Toni Morrison: “All art created by young people are despised by adults. If it’s young, it always has to fight…, and what shakes out of that of course is the best.”
Dyson: Your view of hip hop is admirably international giving [you] an appreciation of the genres inspiring, and subversive, global reach. (Dyson 116)
Toni Morrison: “Just seeing what happened to it in Europe is astonishing. When I was in Frankfurt- the center of rap music in Germany- I got some unbelievable rap disc from a Turkish girl who was singing in German. What unifies hip hop throughout? Nobody admits it. The fact that it is ails the music you can’t sit down to [be] what really gets you up, it’s what made it so fetching.”(Dyson 117)

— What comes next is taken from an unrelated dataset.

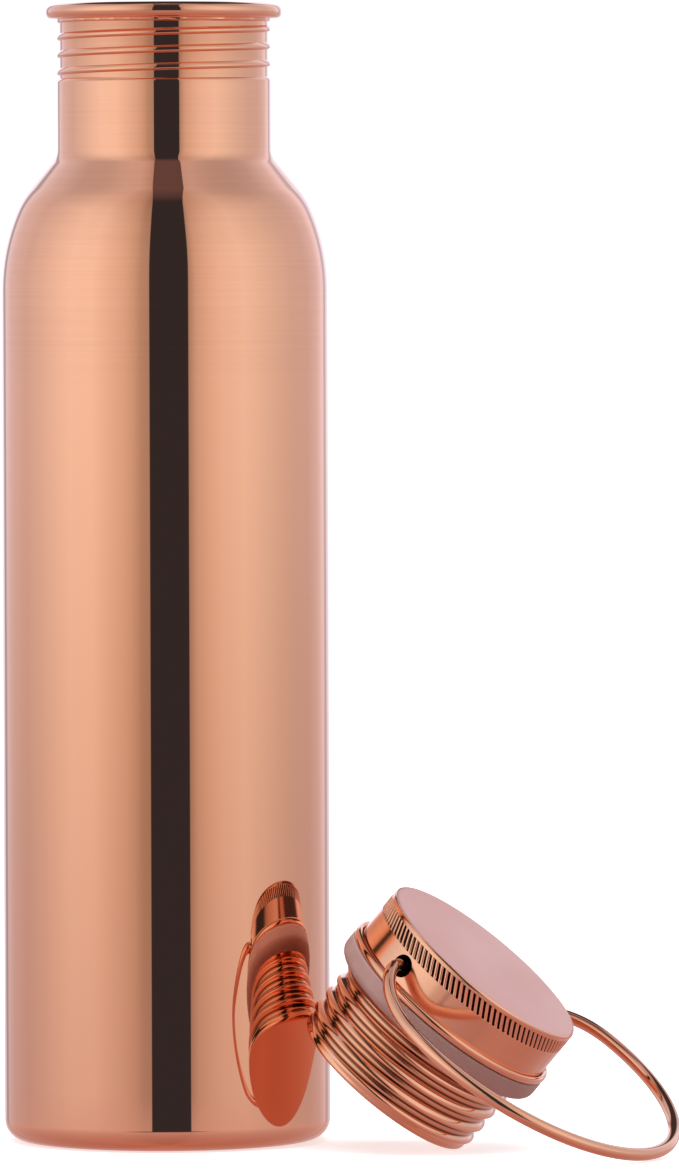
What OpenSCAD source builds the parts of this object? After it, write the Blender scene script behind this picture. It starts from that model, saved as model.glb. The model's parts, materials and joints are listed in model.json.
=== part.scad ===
// Copper water bottle with its screw stopper and swinging wire bail, standing open.
// Frame: origin at the middle of the bottle's base, +Z up, millimetres.
// The stopper leans on its lower rim beside the bottle, with the bail's far end on the ground.

/* [Bottle] */
// Outside diameter of the straight body
body_d = 75; // [60:0.5:90]
// Height from the base to the top of the mouth rim
bottle_h = 261.4; // [230:0.1:320]
// Thickness of the drawn copper sheet
wall = 0.6; // [0.5:0.05:1]
// Radius where the side turns into the flat base
base_corner_r = 5; // [3:0.5:9]
// Outside diameter of the plain neck
neck_d = 49.2; // [44:0.2:52]
// Outside diameter of the rolled mouth rim
rim_d = 54.4; // [51:0.2:58]
// Height of the rolled mouth rim
rim_h = 3.7; // [3.5:0.1:6]

/* [Rolled thread] */
// Distance between neighbouring turns
pitch = 4; // [3:0.25:5]
// Depth of the rolled groove
thread_depth = 1.35; // [1:0.05:1.8]
// Turns rolled into the neck
neck_turns = 3.6; // [2:0.1:4]
// Turns rolled into the stopper's cup
cup_turns = 4.4; // [3:0.1:5]
// Gap all round between the stopper's thread and the neck's thread
thread_gap = 0.25; // [0.15:0.05:0.5]

/* [Stopper] */
// Outside diameter of the knurled drum
drum_d = 52; // [48:0.5:56]
// Height of the drum from its flange to its top
drum_h = 12.5; // [11:0.5:16]
// Width of the knurled band
knurl_w = 3.6; // [2:0.1:4]
// Number of flutes in the knurled band
flutes = 108; // [60:2:150]
// Slant of the flutes against the drum's axis
flute_slant = 30; // [0:1:40]
// Outside diameter of the rolled flange
flange_d = 55; // [52:0.5:60]
// Outside diameter of the gasket
gasket_d = 54.8; // [53:0.2:60]
// Thickness of the gasket
gasket_h = 5.2; // [4:0.1:9]
// Length of the threaded cup below the gasket
cup_h = 18.5; // [15:0.1:20]
// Diameter of each bail hole in the drum
hole_d = 5.3; // [4.5:0.1:6]
// Depth of the bail holes below the top
hole_drop = 8; // [7:0.1:9]

/* [Bail] */
// Diameter of the bail wire
wire_d = 3; // [2.4:0.1:3.6]
// Radius of the ring to the middle of the wire
ring_r = 37.5; // [35:0.5:44]
// Half distance between the ring's legs at the pins
leg_half = 28; // [27.8:0.1:30]
// Skew of the ring against the line of its pins
ring_skew = 10; // [0:0.5:12]

/* [Place beside the bottle] */
// Lean of the stopper's axis from upright
lean = 40.3; // [35:0.1:45]
// Direction the stopper leans towards, round from +X
heading = -16.52; // [-25:0.1:-5]
// Turn of the bail holes round the stopper's axis
roll = -112.8; // [-120:0.2:-100]
// Position of the stopper's top along X
top_x = 72.97; // [72.9:0.1:90]
// Position of the stopper's top along Y
top_y = -30.6; // [-45:0.1:-30]
// Swing of the bail from square across the drum
bail_rest = 2.8; // [2.8:0.1:20]

/* [Hidden] */
$fn = 96;
body_r = body_d / 2;
neck_r = neck_d / 2;
rim_r = rim_d / 2;
drum_r = drum_d / 2;
flange_r = flange_d / 2;
gasket_r = gasket_d / 2;
wire_r = wire_d / 2;
eps = 0.01;
// shoulder: big convex arc, smaller convex arc, straight cone, concave fillet
shoulder_z = bottle_h - 65.9;
big_r = 47;
big_end = 23.2;
small_r = 20;
cone_a = 39.5;
fillet_r = 5;
big_c = [body_r - big_r, shoulder_z];
small_c = big_c + (big_r - small_r) * [cos(big_end), sin(big_end)];
cone_p = small_c + small_r * [cos(cone_a), sin(cone_a)];
fillet_z = cone_p[1] + fillet_r * sin(cone_a)
    - (neck_r + fillet_r - fillet_r * cos(cone_a) - cone_p[0]) * cos(cone_a) / sin(cone_a);
fillet_c = [neck_r + fillet_r, fillet_z];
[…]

Dyson: Morrison, “You are completely ware of the controversial subject matters broached in hip hop.” (Dyson 117)
Toni Morrison: “It is always up for grabs and sexuality and violence. (Dyson 117)
Dyson: ok we will go to commercial and when we come back guest show host Mos Def who will interview Tupac via satellite.
Question:
Mos def: What are you trying to tell the people through your music?
Answer:
Tupac: “Most of my music tells the truth. I’m just trying to speak about things that affect me and about things that affect our community… Sometimes I’m the watcher, and sometimes I’m the participant, and sometimes it’s just allegories or fables that have an underlying theme.”
Question:
Mos Def: Has hip-hop caused or reflected the violence we should detest.
Tupac: “It’s the violence in America,” What did the USA just do, flying to Bosnia? We ain’t got no business over there.” America is the biggest gang in the world. Look at how they didn’t agree with Cuba, so… they cut them off.”